Creamer, a junior at the Pendleton School in Bradenton, Fla., has already won 16 national-caliber junior competitions, including 11 on the American Junior Golf Association circuit. She was named the AJGA Player of the Year for 2003 and has twice competed on the USA Junior Solheim Cup team. She was a semifinalist at both the 2003 Girls Junior and Womens Amateur, and qualified for the 2003 Womens Open, where she missed the cut. She made the cut in two LPGA events in 2003. Most recently, she tied for second at the 2004 South Atlantic Ladies Amateur.
 
Park, also a high school junior, was the runner-up at the 2003 Womens Amateur and tied for 30th at the Womens Open. She won the AJGA Betsy Rawls Girls National and the Kathy Whitworth events in 2003 and was runner-up at the 2003 Rolex Girls Junior. Like Creamer, she has twice competed for the USA at the Junior Solheim Cup.
 
Thurman, a junior at Oklahoma State University, won the 2002 WAPL, becoming the first female from Utah to capture a USGA championship.
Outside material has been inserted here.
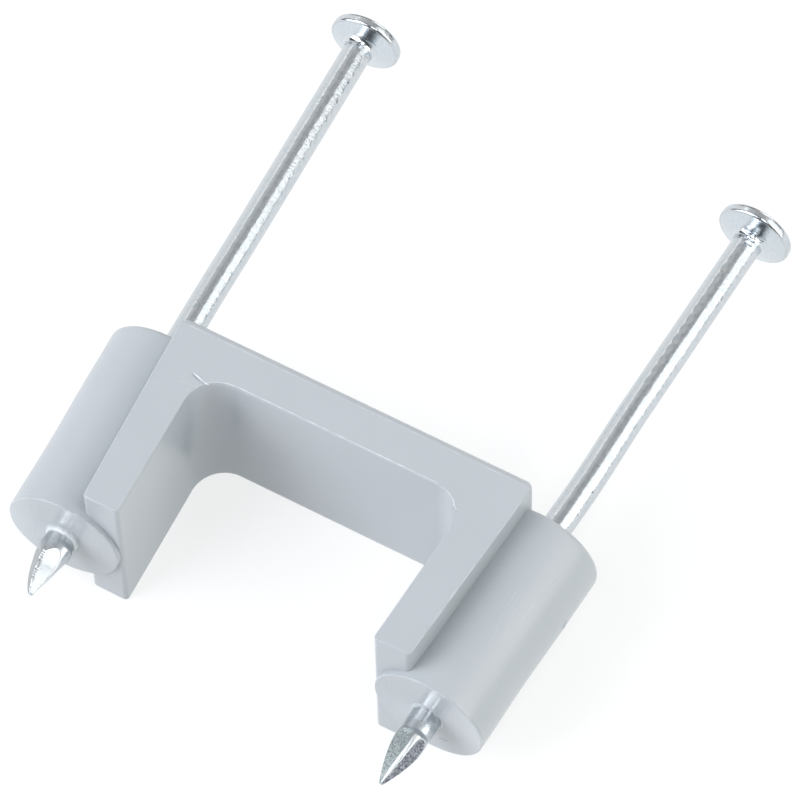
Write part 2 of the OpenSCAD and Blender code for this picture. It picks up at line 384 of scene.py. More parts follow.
def saddle_outline(depth, n=12):
    """Outline of legs and bridge at this depth behind a flat face."""
    out, low, top = (inset(r, depth)
                     for r in (OUTER_EDGE_R, LEG_EDGE_R, TOP_EDGE_R))
    ceiling = inset(CEILING_EDGE[0], depth, CEILING_EDGE[1])
    y = LEG_SETBACK + HEEL_R
    heel = arc(outer_x(y) - HEEL_R / math.cos(OUTER_TOE), y, HEEL_R - out,
               -math.pi / 2, -OUTER_TOE, n)
    y = SADDLE_H - TOP_CORNER_R
    crown = arc(outer_x(y) - TOP_CORNER_R / math.cos(OUTER_TOE), y,
                TOP_CORNER_R - out, -OUTER_TOE, math.pi / 2, n)
    share = np.clip(np.sin(np.linspace(-OUTER_TOE, math.pi / 2, n + 1)), 0, 1)
    crown[:, 1] -= (top - out) * share
    y = OPENING_H - INNER_FILLET
    turn = np.linspace(math.pi / 2, -INNER_TOE, 2 * n + 1)
    bend = INNER_FILLET + low + (ceiling - low) * np.clip(
        np.sin(turn), 0, 1) ** 2
    cove = np.stack([inner_x(y) - INNER_FILLET / math.cos(INNER_TOE)
                     + bend * np.cos(turn), y + bend * np.sin(turn)], 1)
    y = LEG_SETBACK + TOE_R
    toe = arc(inner_x(y) + TOE_R / math.cos(INNER_TOE), y, TOE_R - low,
              math.pi - INNER_TOE, 1.5 * math.pi, n)
    right = np.vstack([heel, crown])
    left = right[::-1] * (-1, 1)
    inside = np.vstack([cove, toe])
    return np.vstack([right, left, inside[::-1] * (-1, 1), inside])


def saddle_shell():
    """Legs and bridge: the outline at each depth, from back face to front."""
    bends = (LEG_EDGE_R, OUTER_EDGE_R, CEILING_EDGE[1], TOP_EDGE_R)
    steps = np.concatenate([r * (1 - np.cos(np.linspace(0, math.pi / 2, 8)))
                            for r in bends])
    depths, closest = [0.0], 0.006
    for depth in sorted(steps):
        if depth > depths[-1] + closest or depth in bends:
            depths.append(float(depth))
    middle = list(np.linspace(TOP_EDGE_R, SADDLE_D - TOP_EDGE_R, 9)[1:-1])
    levels = ([(d, d) for d in depths] + [(TOP_EDGE_R, z) for z in middle]
              + [(d, SADDLE_D - d) for d in reversed(depths)])
    rings = []
    for depth, z in levels:
        flat = saddle_outline(depth)
        rings.append(np.column_stack([flat, np.full(len(flat), z)]))
    n = len(rings[0])
    faces = [tuple(range(n - 1, -1, -1)),
             tuple(range((len(rings) - 1) * n, len(rings) * n))]
    for j in range(len(rings) - 1):
        for i in range(n):
            k = (i + 1) % n
            faces.append((j * n + i, j * n + k, (j + 1) * n + k, (j + 1) * n + i))
    return mesh_object("saddle_moulding", np.vstack(rings), faces, PLASTIC)


def sink(share):
    """How far a boss's side has drawn in at this share of its length."""
    return BOSS_SINK * np.sin(math.pi * np.minimum(share * 1.35, 1)) ** 2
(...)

She qualified for match play at the 2002 and 2003 Womens Amateur, and qualified for the 2003 Womens Open, but missed the cut. She earned honorable-mention NGCA All-American honors for 2002-03 and placed 19th at the NCAA Womens Championship.
 
Blasberg, Creamer, Janangelo, Park and Wie also have been offered exemptions into the LPGAs 2004 Kraft Nabisco Championship in late March.
 
The alternates for the team, in rank order, are Leigh Anne Hardin, 21, of Martinsville, Ind., Ashley Knoll, 18, of The Woodlands, Texas, and Amber Marsh-Elliott, 34, of Jamestown, N.C.
 
Hardin played on the 2002 USA Curtis Cup squad and qualified for the 2003 U.S. Womens Open. Knoll, a freshman at Oklahoma State, advanced to the quarterfinals of the 2003 U.S. Womens Amateur. She also won the 2003 Thunderbird International Junior. Marsh-Elliott won the 2003 U.S. Womens Mid-Amateur.